O objetivo do projeto é fortalecer a família, a partir da geração de renda. Por meio de capacitações e apoio, ajudamos chefes de família, homens e mulheres, a terem um meio de subsistência e, assim, prover um ambiente mais seguro a seus filhos.

Fraternidade – Humanitária (FFHI): Para a Visão Mundial, qual a importância de desenvolver projetos de soluções duradoras para a população indígena refugiada e migrante?

(Bárbara Gil): O desenvolvimento de projetos relacionados com a área de meios de vida e soluções duradouras é encarada como de importância ímpar para nós, da Visão Mundial. Acreditamos que todos e todas, independentemente de nacionalidade, etnia ou grupo social e cultural, devem ter o direito a uma vida digna e cidadã. Por isso, trabalhar com ferramentas de integração socioeconômica é fundamental para o cumprimento do objetivo de fomentar uma vida digna baseada na autonomia dos indivíduos para que sejam plenos e felizes.

Fraternidade – Humanitária (FFHI): De que forma a parceria com a Fraternidade – Humanitária (FFHI) fortalece as ações da Visão Mundial?

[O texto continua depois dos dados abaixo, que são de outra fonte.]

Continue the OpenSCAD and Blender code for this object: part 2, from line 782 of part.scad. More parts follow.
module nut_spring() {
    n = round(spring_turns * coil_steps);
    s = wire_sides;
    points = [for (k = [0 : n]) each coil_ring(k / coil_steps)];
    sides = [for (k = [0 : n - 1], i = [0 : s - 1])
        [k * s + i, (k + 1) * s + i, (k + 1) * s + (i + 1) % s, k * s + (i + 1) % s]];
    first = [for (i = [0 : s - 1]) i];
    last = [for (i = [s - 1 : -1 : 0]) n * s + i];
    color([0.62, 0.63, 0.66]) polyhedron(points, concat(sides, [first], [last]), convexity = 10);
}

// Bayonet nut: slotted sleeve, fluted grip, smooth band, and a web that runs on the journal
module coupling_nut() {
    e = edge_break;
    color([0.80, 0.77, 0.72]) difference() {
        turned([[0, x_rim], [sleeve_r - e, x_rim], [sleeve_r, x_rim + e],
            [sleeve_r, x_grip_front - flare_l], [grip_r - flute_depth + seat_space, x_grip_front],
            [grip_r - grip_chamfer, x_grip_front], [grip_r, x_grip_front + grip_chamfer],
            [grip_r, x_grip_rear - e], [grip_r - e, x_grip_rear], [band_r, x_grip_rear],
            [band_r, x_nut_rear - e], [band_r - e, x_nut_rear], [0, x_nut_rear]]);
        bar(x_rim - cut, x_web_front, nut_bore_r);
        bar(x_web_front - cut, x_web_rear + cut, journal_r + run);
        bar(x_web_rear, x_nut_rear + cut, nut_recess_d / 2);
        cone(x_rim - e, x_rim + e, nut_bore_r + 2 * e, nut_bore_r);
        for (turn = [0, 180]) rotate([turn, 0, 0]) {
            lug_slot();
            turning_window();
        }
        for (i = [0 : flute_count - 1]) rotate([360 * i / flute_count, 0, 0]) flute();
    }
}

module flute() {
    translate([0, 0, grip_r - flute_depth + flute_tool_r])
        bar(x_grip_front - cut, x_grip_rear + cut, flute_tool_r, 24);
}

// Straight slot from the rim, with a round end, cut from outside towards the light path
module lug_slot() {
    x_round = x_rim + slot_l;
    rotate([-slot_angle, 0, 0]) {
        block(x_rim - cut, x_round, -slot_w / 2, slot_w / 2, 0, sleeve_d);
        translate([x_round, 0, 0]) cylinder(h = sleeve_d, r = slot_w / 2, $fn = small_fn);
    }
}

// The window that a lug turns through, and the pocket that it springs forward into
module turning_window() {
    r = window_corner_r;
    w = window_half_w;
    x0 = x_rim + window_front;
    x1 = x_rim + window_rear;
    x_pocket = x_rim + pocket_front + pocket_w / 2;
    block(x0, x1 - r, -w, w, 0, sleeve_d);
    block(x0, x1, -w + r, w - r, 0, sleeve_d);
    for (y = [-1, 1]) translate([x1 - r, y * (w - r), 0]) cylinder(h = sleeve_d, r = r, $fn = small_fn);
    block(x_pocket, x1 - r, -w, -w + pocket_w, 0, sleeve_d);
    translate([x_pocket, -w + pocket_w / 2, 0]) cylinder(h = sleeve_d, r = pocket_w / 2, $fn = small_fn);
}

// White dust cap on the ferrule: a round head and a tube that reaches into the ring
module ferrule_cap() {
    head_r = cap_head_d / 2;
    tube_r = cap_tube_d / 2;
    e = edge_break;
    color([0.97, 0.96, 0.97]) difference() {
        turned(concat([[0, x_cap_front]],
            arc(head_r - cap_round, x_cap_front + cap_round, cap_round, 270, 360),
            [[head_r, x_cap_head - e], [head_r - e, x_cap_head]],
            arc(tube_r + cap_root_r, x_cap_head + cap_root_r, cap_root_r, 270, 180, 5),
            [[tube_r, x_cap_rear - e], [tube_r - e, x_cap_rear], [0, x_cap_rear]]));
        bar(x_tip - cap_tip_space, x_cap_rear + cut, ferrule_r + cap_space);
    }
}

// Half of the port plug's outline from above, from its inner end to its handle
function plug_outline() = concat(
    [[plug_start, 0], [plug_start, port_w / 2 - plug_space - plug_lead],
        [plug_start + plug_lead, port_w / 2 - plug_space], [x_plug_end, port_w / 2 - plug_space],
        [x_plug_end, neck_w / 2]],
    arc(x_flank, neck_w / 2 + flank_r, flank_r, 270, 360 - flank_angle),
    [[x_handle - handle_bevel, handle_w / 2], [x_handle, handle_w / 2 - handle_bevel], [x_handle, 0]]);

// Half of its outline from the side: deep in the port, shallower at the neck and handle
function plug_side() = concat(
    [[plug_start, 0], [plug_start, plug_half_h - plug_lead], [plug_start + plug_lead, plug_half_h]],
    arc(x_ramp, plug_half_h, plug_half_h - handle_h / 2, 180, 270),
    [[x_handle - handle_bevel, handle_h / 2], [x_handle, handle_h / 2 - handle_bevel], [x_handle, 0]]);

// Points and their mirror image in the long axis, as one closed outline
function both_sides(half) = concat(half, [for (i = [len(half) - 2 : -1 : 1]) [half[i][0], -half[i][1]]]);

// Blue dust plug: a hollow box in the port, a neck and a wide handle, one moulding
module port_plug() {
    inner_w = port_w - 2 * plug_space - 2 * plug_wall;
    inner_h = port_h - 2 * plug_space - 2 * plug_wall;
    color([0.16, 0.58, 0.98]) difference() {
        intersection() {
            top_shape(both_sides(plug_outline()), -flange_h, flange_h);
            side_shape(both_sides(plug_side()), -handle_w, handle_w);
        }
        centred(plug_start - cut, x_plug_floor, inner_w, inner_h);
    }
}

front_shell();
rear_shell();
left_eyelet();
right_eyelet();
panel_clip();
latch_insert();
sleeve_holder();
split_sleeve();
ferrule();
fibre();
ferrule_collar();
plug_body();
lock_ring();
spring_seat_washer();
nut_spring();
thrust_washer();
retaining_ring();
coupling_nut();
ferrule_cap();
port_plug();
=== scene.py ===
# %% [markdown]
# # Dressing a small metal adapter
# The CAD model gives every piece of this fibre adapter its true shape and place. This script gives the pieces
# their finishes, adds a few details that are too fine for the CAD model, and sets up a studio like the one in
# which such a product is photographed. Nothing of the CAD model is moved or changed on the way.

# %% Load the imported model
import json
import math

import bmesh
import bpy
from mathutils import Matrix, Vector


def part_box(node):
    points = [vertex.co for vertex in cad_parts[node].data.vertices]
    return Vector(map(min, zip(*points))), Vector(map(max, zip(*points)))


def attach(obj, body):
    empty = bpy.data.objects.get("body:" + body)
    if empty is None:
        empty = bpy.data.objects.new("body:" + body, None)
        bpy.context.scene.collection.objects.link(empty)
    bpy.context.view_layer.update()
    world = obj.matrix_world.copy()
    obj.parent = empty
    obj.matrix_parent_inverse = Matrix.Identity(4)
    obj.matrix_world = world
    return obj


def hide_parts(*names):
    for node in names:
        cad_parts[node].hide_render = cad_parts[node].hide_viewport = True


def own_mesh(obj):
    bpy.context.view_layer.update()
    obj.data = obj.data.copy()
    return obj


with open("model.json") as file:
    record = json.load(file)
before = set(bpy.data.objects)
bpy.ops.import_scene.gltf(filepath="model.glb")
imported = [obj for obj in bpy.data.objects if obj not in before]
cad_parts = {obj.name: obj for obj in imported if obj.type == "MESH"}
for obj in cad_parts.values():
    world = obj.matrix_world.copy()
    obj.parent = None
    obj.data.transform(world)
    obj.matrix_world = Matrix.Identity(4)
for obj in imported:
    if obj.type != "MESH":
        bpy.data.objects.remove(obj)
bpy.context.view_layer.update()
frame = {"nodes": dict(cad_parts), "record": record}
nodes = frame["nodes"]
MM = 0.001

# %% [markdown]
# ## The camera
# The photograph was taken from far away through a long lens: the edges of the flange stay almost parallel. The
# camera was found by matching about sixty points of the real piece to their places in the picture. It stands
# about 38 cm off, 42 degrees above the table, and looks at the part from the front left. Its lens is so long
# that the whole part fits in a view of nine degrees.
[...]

(Bárbara Gil): A parceria com a Fraternidade – Humanitária (FFHI) é preciosa para a Visão Mundial, já que nos confere a possibilidade de impactar positivamente a vida de mais pessoas. Mas não se trata de atingir mais pessoas do ponto de vista exclusivamente quantitativo, e sim qualitativo, pois graças a esta parceria pudemos, de maneira colaborativa, trabalhar em torno da criação de soluções duradouras também para as populações indígenas refugiadas. É importante lembrarmos que a saída dos abrigos de forma segura é um dos maiores desafios impostos para as organizações que trabalham na resposta à crise migratória da Venezuela, e que, quando se trata das populações indígenas, esse desafio se torna um pouco mais complexo. Por isso é tão valiosa esta oportunidade de contribuirmos na construção de uma estratégia que possa trazer maior integração social e econômica para estas populações, principalmente se essas soluções estão em consonância com a preservação e valorização de suas respectivas culturas.

Fraternidade – Humanitária (FFHI): Fale sobre os desafios e aprendizagens de atuar com a população venezuelana refugiada e migrante.

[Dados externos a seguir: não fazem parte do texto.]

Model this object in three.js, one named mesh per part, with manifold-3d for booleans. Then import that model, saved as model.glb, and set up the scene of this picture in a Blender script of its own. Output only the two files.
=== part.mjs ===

(Bárbara Gil): Um dos maiores desafios desta atuação está com certeza na adaptação cultural, o que inclui, sem dúvida alguma, a questão da língua. Para além disto, as próprias condições impostas pela situação de vulnerabilidade em que se encontra esta população configura-se como um fator a parte, pois para além de trabalharmos o aprendizado como uma habilidade técnica, é preciso também que trabalhemos em torno da autoestima e empoderamento das pessoas e seus grupos. Mas nem só de desafios se vive neste contexto, e um dos maiores aprendizados está na observação da alegria, solidariedade e principalmente persistência de nossos atendidos e atendidas. São histórias intensas e agudas, porém cheias de vida, pois demonstram a força e a empatia que só nascem dentro e através do contato humano.

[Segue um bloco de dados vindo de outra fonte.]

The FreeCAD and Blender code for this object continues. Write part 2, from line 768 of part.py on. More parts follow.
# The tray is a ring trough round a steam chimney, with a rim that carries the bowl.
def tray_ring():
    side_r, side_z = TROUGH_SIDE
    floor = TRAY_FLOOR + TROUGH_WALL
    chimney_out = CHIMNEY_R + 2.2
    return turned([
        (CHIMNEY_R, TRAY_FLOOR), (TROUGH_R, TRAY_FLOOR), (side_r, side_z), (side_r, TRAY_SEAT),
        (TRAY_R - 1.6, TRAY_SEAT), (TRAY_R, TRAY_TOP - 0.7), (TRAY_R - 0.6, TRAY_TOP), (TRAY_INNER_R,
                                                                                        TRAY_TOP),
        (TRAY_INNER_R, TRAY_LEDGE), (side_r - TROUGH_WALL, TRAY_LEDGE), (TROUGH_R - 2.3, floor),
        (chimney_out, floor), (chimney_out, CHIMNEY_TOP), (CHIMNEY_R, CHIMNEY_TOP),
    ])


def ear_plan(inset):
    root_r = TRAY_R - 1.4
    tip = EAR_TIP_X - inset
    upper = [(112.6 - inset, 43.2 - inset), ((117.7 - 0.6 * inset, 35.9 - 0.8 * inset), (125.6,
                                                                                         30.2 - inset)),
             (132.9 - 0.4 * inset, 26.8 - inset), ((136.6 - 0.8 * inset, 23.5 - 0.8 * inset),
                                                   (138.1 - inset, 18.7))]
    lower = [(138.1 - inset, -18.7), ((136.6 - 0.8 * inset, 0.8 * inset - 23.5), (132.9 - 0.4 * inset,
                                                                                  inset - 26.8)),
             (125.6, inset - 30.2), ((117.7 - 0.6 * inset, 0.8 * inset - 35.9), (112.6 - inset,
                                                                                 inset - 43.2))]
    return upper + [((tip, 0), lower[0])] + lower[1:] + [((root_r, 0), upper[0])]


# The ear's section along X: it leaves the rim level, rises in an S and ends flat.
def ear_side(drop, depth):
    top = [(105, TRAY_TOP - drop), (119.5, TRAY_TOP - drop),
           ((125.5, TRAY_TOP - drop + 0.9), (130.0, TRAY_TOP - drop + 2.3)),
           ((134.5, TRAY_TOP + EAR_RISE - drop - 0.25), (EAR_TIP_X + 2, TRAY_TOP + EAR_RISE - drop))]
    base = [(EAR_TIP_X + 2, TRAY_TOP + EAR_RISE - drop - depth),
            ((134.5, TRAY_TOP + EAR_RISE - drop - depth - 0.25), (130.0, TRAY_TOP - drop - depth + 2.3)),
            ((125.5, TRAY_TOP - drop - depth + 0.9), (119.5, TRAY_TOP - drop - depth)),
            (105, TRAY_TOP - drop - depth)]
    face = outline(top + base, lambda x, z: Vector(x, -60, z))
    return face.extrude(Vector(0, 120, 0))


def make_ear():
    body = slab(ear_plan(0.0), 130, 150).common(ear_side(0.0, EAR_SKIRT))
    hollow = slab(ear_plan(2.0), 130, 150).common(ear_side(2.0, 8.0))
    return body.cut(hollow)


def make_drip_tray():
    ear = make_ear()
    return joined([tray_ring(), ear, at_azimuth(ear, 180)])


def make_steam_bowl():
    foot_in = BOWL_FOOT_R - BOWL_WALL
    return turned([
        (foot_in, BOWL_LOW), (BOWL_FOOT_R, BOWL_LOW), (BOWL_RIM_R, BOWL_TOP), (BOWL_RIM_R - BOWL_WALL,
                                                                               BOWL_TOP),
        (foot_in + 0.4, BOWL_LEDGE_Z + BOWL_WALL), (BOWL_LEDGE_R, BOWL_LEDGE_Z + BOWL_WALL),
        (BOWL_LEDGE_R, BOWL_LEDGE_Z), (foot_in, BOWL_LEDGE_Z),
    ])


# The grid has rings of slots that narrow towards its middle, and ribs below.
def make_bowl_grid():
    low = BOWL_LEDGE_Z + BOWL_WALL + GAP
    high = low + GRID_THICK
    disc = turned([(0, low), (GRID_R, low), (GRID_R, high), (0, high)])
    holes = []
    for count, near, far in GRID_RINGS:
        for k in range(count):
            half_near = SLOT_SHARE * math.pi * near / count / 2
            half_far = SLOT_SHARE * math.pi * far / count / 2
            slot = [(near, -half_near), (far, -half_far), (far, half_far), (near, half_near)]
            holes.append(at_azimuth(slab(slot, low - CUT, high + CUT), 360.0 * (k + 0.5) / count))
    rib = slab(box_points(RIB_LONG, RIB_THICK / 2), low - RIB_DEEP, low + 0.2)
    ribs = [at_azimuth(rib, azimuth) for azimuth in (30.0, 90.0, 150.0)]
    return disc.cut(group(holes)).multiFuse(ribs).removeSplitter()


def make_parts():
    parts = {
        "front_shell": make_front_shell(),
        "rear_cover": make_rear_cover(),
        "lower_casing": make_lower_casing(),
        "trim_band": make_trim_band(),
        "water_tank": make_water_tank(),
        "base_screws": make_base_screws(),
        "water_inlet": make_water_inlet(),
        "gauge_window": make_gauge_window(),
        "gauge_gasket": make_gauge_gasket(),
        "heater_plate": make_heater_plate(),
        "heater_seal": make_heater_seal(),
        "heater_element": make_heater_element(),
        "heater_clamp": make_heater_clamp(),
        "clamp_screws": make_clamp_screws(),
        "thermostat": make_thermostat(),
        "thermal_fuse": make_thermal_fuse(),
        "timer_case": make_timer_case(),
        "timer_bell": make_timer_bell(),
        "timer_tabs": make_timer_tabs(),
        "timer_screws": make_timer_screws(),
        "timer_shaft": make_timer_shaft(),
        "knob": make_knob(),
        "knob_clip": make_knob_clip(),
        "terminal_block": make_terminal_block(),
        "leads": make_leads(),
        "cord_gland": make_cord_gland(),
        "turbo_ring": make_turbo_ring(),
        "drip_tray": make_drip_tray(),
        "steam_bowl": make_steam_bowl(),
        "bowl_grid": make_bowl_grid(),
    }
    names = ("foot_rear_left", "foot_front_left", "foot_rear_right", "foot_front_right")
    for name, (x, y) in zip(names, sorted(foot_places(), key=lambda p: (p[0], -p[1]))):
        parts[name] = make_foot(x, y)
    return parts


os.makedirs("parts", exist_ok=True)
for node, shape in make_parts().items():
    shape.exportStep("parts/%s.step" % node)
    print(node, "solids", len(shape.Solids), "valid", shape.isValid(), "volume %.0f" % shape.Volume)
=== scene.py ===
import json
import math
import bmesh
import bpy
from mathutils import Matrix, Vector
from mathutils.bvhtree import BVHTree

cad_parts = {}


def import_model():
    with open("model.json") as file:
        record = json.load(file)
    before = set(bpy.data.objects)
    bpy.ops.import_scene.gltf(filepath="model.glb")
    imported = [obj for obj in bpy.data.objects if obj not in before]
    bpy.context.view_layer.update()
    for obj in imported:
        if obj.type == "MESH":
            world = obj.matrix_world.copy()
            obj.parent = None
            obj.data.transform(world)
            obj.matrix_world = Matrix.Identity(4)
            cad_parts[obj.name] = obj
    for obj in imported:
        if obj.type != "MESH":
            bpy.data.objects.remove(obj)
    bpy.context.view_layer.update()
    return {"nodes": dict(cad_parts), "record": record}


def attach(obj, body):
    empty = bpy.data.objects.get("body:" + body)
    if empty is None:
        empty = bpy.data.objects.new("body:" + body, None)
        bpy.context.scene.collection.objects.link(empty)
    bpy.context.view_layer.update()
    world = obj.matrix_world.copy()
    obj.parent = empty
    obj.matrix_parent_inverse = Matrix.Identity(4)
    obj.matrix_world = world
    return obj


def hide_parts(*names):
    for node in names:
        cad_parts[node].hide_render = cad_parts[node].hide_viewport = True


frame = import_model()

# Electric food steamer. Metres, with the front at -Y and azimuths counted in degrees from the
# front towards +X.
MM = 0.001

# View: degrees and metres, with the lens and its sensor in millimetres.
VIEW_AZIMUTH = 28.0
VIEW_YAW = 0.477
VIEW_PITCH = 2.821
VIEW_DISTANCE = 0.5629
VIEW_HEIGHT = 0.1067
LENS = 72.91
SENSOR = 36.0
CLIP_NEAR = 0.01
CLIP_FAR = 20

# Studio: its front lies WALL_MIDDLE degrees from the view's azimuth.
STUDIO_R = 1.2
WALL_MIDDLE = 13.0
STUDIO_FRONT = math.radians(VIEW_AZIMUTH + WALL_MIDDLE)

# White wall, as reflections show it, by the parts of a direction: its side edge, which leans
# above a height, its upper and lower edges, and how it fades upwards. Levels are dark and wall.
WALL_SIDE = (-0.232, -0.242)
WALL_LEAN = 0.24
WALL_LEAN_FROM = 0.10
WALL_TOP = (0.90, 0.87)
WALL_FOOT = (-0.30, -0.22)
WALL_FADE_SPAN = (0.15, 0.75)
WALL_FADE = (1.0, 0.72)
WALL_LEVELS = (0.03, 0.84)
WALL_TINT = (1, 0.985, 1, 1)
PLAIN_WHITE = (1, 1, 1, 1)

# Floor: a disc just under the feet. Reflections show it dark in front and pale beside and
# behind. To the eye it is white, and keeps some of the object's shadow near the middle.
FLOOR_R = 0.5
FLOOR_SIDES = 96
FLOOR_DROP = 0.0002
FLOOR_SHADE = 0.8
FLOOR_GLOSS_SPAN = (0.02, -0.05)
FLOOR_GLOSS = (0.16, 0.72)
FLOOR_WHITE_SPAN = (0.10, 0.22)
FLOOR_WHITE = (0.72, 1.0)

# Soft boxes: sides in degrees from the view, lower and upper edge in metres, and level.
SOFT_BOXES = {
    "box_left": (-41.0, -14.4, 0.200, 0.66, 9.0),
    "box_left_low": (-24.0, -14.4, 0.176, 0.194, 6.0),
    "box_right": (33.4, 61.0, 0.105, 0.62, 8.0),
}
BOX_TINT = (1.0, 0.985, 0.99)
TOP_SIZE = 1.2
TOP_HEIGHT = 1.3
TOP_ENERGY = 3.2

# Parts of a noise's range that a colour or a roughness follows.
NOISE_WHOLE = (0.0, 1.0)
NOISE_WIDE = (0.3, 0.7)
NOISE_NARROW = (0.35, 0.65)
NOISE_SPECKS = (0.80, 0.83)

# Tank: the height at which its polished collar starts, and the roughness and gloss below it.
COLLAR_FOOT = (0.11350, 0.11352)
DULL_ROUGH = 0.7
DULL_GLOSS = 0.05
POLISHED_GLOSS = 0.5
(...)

Cursos ofertados para populações indígenas por meio do Projeto Ven, Tú Puedes!:

  1. Língua Portuguesa (turmas exclusivas)
  2. Básico em Corte e Costura (turma exclusiva)
  3. Mentoria em Plano de Negócios e Metodologia Gol.d (turma exclusiva)
  4. Cuidado Básico com Idosos (turma exclusiva)
  5. Técnicas de Higiene e Limpeza de Ambientes (turma exclusiva)
  6. Serviços de Limpeza, Higienização e Conservação de Ambientes (turma exclusiva)
  7. Eletricista Instalador Residencial (turma mista)
  8. Pintura de Obra (turma mista)
  9. Móveis Planejados (turma mista)
  10. Artesanato em MDF (turma mista)

As portas do Centro Cultural e de Formação Indígena (CCFI), sob gestão da Fraternidade – Humanitária (FFHI), em parceria com a Agência da ONU para os Refugiados (ACNUR) e com a Operação Acolhida, estiveram abertas para que a Visão Mundial pudesse desenvolver o seu projeto também com as populações indígenas. Ainda coube às equipes de campo da Fraternidade – Humanitária (FFHI) fazer todo o trabalho de articulação e comunicação com a comunidade acolhida, para que as informações sobre os cursos estivessem bem claras e o acesso aos espaços correspondentes fosse facilitado, bem como o acompanhamento dos beneficiários que estavam participando dos cursos.

Interessante perceber como há um alinhamento de perspectivas entre a coordenadora de projetos da Visão Mundial e o gerente de soluções duradouras da Fraternidade – Humanitária (FFHI), Imer. Segundo ele:

“Os projetos de desenvolvimento tentam fortalecer as pessoas, as famílias, eventualmente os grupos e a comunidade como um todo, para que eles possam ter uma perspectiva de futuro e sair do assistencialismo emergencial, que de alguma maneira a condição de crise humanitária gera num primeiro momento.”

Ele ressalta que a parceria com a Visão Mundial teve muitos aspectos positivos, pois além de oferecer as oportunidades de capacitação técnica, em alguns casos com certificação pelo SENAC (Serviço Nacional de Aprendizagem Comercial), amplamente reconhecida, também houveram instâncias informativas sobre leis trabalhistas, acesso ao mercado de trabalho e empreendedorismo, e ainda fornecimento de assistência financeira CBI (Cash Based Intervention) para potenciais empreendedores, o que é fundamental para que o conhecimento não seja só teórico e um plano de negócios possa ser implementado.

O trabalho da Fraternidade – Humanitária (FFHI), em todas as suas frentes de atuação, segue no sentido de ampliar cada vez mais esta rede de parcerias voltadas para a dignidade da vida humana e para a preservação do meio ambiente, para que cada vez mais mãos possam se unir a essa corrente pelo bem.